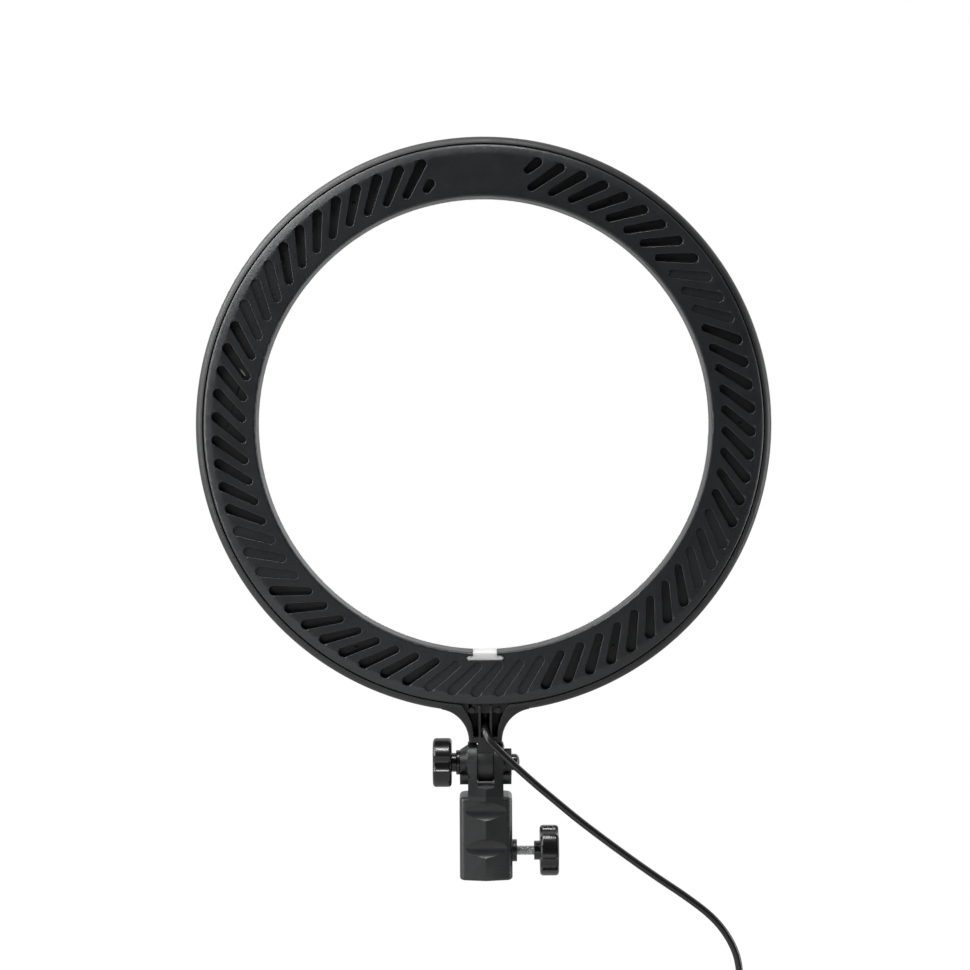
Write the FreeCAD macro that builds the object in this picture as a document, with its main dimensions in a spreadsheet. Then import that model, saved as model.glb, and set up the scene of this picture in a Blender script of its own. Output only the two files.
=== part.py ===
import FreeCAD, Part
import math
import os
import re
import Sketcher

# LED ring light with a tilting stud bracket, in millimetres.
# The origin is the centre of the stud socket's mouth. +Z runs up the socket,
# -Y is the back of the ring (the vented side) and +Y is the way the light shines.

Vector = FreeCAD.Vector

# Every size that can be set by itself, with its cell's alias.
DRIVING = (
    # the ring
    ("ring_outer_radius", 150.0),
    ("ring_width", 31.5),
    ("ring_half_depth", 10.0),
    ("inner_wall_thickness", 1.6),
    ("outer_wall_thickness", 2.8),
    ("floor_thickness", 1.6),
    ("floor_gap", 2.2),
    ("rim_width", 4.0),
    ("rim_depth", 6.2),
    ("rim_back_step", 1.8),
    ("rim_front_taper", 0.6),
    ("parting_gap", 0.15),
    ("floor_port_radius", 3.0),
    ("inner_port_angle", 167.4),
    ("outer_port_angle", 229.3),
    # the back cover and its vents
    ("cover_thickness", 2.0),
    ("cover_chamfer", 1.2),
    ("cover_shoulder_width", 7.0),
    ("cover_collar_thickness", 1.6),
    ("cover_boss_radius", 3.4),
    ("vent_pitch_angle", 5.0),
    ("vent_first_angle", 3.1),
    ("vent_sweep_angle", 5.15),
    ("vent_outer_margin", 7.2),
    ("vent_inner_margin", 7.0),
    ("vent_outer_tip", 2.6),
    ("vent_inner_tip", 2.1),
    ("vent_bevel", 0.35),
    ("vent_blind_depth", 0.9),
    ("stub_outer_margin", 4.6),
    ("stub_inner_margin", 2.5),
    # the slot for a phone holder, at the ring's inner edge
    ("tab_slot_stem_width", 12.7),
    ("tab_slot_bar_width", 19.6),
    ("tab_slot_stem_length", 1.5),
    ("tab_slot_bar_height", 2.5),
    ("tab_slot_corner", 1.2),
    # what the ring holds
    ("board_thickness", 1.2),
    ("board_edge_gap", 0.4),
    ("case_screw_count", 6),
    ("case_screw_first_angle", 30.0),
    ("case_screw_radius", 1.25),
    ("case_screw_length", 4.0),
    ("case_screw_head_radius", 2.3),
    ("case_screw_head_height", 1.6),
    ("board_screw_radius", 1.0),
    ("board_screw_head_radius", 1.9),
    ("board_screw_head_height", 1.2),
    ("screw_clearance", 0.2),
    ("led_count", 72),
    ("led_cool_margin", 10.0),
    ("led_warm_margin", 11.2),
    ("led_length", 3.5),
    ("led_width", 2.8),
    ("led_height", 0.8),
    ("resistor_count", 12),
    ("resistor_length", 3.2),
    ("resistor_width", 1.6),
    ("resistor_height", 0.6),
    ("resistor_first_angle", 15.0),
    ("diffuser_thickness", 2.0),
    ("diffuser_skirt_thickness", 1.2),
    ("diffuser_gap", 0.2),
    ("diffuser_rounding", 1.4),
    ("diffuser_notch_width", 9.0),
    # the neck below the ring
    ("neck_half_width", 8.65),
    ("neck_height", 15.9),
    ("neck_back_inset", 0.8),
    ("neck_root_margin", 0.2),
    ("neck_fillet_radius", 16.8),
    ("neck_front_wall", 2.2),
    ("neck_floor_thickness", 3.0),
    ("neck_ear_gap", 1.6),
    ("cavity_side_radius", 26.5),
    ("cavity_bottom_half_width", 6.25),
    ("cavity_wall_overlap", 0.4),
    ("cavity_step_overlap", 1.6),
    ("rib_thickness", 1.2),
    ("rib_centre_offset", 2.9),
    ("neck_peg_radius", 1.5),
    ("neck_peg_height", 1.2),
    ("neck_peg_offset", 6.8),
    ("neck_peg_inset", 4.4),
    ("cord_entry_depth", 1.0),
    ("grommet_radius", 3.1),
    ("grommet_length", 6.2),
    ("grommet_seat_depth", 2.4),
    ("grommet_clearance", 0.1),
    # the tilting joint
    ("pivot_rise", 16.6),
    ("tongue_width", 8.1),
    ("tongue_radius", 9.9),
    ("tongue_bottom_gap", 0.6),
    ("fork_side_gap", 0.15),
    ("fork_lip_setback", 1.8),
    ("fork_lip_depth", 1.3),
    ("fork_lip_drop", 1.0),
    ("fork_ear_radius", 9.4),
    ("stem_half_width", 9.2),
    ("stem_slope_start", 0.6),
    ("stem_neck_gap", 0.4),
    ("ear_setback", 2.0),
    ("ear_step", 0.3),
    ("ear_arch_rise", 12.0),
    ("ear_thickness", 5.3),
    ("boss_end_radius", 6.6),
    ("lobe_radius", 12.2),
    ("lobe_top_drop", 5.0),
    ("lobe_width", 4.4),
    ("lobe_neck_gap", 0.35),
    ("nut_width_across_flats", 12.6),
    ("nut_thickness", 3.8),
    ("nut_cap_radius", 4.25),
    ("nut_cap_length", 4.2),
    ("bolt_radius", 2.5),
    ("shaft_clearance", 0.08),
    ("seat_clearance", 0.3),
    ("flange_radius", 6.35),
    ("flange_thickness", 2.0),
    ("friction_washer_radius", 9.2),
    ("friction_washer_thickness", 0.3),
    # the knobs
    ("knob_radius", 13.0),
    ("knob_thickness", 9.8),
    ("knob_lobes", 4),
    ("knob_scallop_radius", 6.0),
    ("knob_scallop_depth", 2.0),
    ("tilt_knob_scallop_angle", 6.0),
    ("lock_knob_scallop_angle", -23.5),
    ("knob_edge_rounding", 1.7),
    ("knob_hub_radius", 4.9),
    ("tilt_knob_hub_length", 2.3),
    ("lock_knob_hub_length", 3.0),
    ("knob_dish_radius", 6.0),
    ("knob_dish_depth", 0.8),
    ("knob_screw_depth", 8.0),
    # the stud socket
    ("stud_bore_radius", 8.15),
    ("stud_bore_depth", 38.0),
    ("socket_side_wall", 5.55),
    ("socket_ridge_wall", 5.35),
    ("socket_flank_wall", 3.25),
    ("socket_corner_width", 3.5),
    ("socket_corner_depth", 3.9),
    ("socket_height", 43.0),
    ("socket_bottom_rounding", 1.5),
    ("socket_top_rounding", 2.0),
    ("scoop_radius", 6.9),
    ("scoop_depth", 2.2),
    ("scoop_top_distance", 6.7),
    ("scoop_pitch", 19.3),
    ("lock_axis_height", 13.4),
    ("lock_boss_radius", 5.7),
    ("lock_boss_height", 2.4),
    ("lock_insert_radius", 3.6),
    ("lock_insert_setback", 1.15),
    ("lock_screw_radius", 2.5),
    ("lock_screw_setback", 0.55),
    ("lock_screw_visible_length", 9.0),
    ("screw_tip_bevel", 0.6),
    # the cord and what it carries
    ("cord_radius", 1.9),
    ("wire_radius", 0.6),
    ("wire_spacing", 1.3),
    ("connector_width", 9.0),
    ("connector_depth", 4.8),
    ("connector_height", 5.0),
    ("connector_offset", 8.2),
    ("coil_inner_radius", 14.4),
    ("coil_turn_spacing", 4.4),
    ("coil_turns_per_layer", 3),
    ("coil_layers", 4),
    ("tie_width", 12.0),
    ("tie_thickness", 1.2),
    ("tie_clearance", 0.5),
    ("controller_width", 19.0),
    ("controller_depth", 11.0),
    ("controller_length", 52.0),
    ("controller_rounding", 3.0),
    ("controller_wall", 1.4),
    ("controller_board_thickness", 1.0),
    ("controller_board_offset", 0.6),
    ("controller_board_gap", 0.3),
    ("button_radius", 3.6),
    ("button_clearance", 0.25),
    ("button_stand", 0.8),
    ("button_pitch", 11.0),
    ("button_flange_width", 0.9),
    ("button_flange_thickness", 0.8),
    ("button_flange_gap", 0.05),
    ("button_stem_radius", 1.3),
    ("button_stem_gap", 0.5),
    ("switch_size", 5.0),
    ("switch_height", 1.6),
    ("relief_length", 12.0),
    ("relief_wide_radius", 3.4),
    ("relief_narrow_radius", 2.5),
    ("plug_grip_width", 24.0),
    ("plug_grip_depth", 15.0),
    ("plug_grip_length", 27.0),
    ("plug_grip_rounding", 3.0),
    ("plug_face_thickness", 2.6),
    ("plug_face_margin", 1.2),
    ("blade_spacing", 12.7),
    ("blade_width", 6.35),
    ("blade_thickness", 1.5),
    ("blade_length", 17.0),
)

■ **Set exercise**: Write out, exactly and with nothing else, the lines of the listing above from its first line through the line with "Vector = FreeCAD.Vector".

■ **Solution to this exercise**:
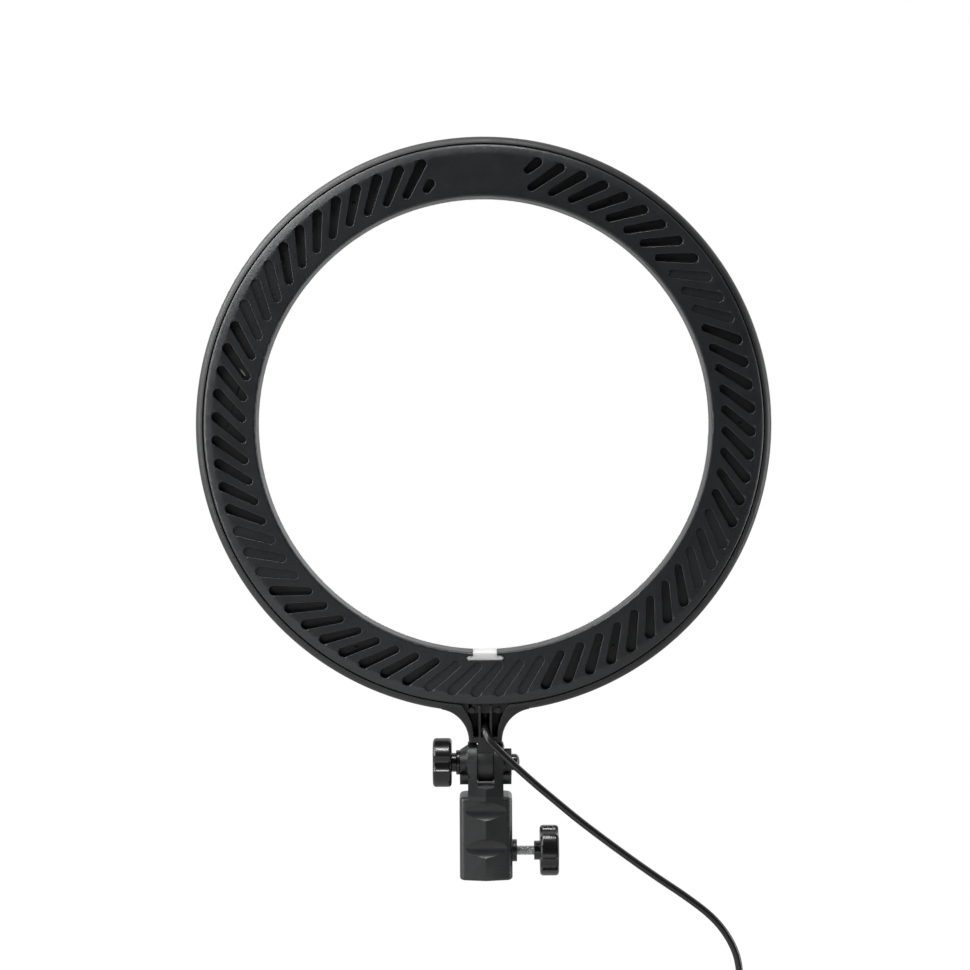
Write the FreeCAD macro that builds the object in this picture as a document, with its main dimensions in a spreadsheet. Then import that model, saved as model.glb, and set up the scene of this picture in a Blender script of its own. Output only the two files.
=== part.py ===
import FreeCAD, Part
import math
import os
import re
import Sketcher

# LED ring light with a tilting stud bracket, in millimetres.
# The origin is the centre of the stud socket's mouth. +Z runs up the socket,
# -Y is the back of the ring (the vented side) and +Y is the way the light shines.

Vector = FreeCAD.Vector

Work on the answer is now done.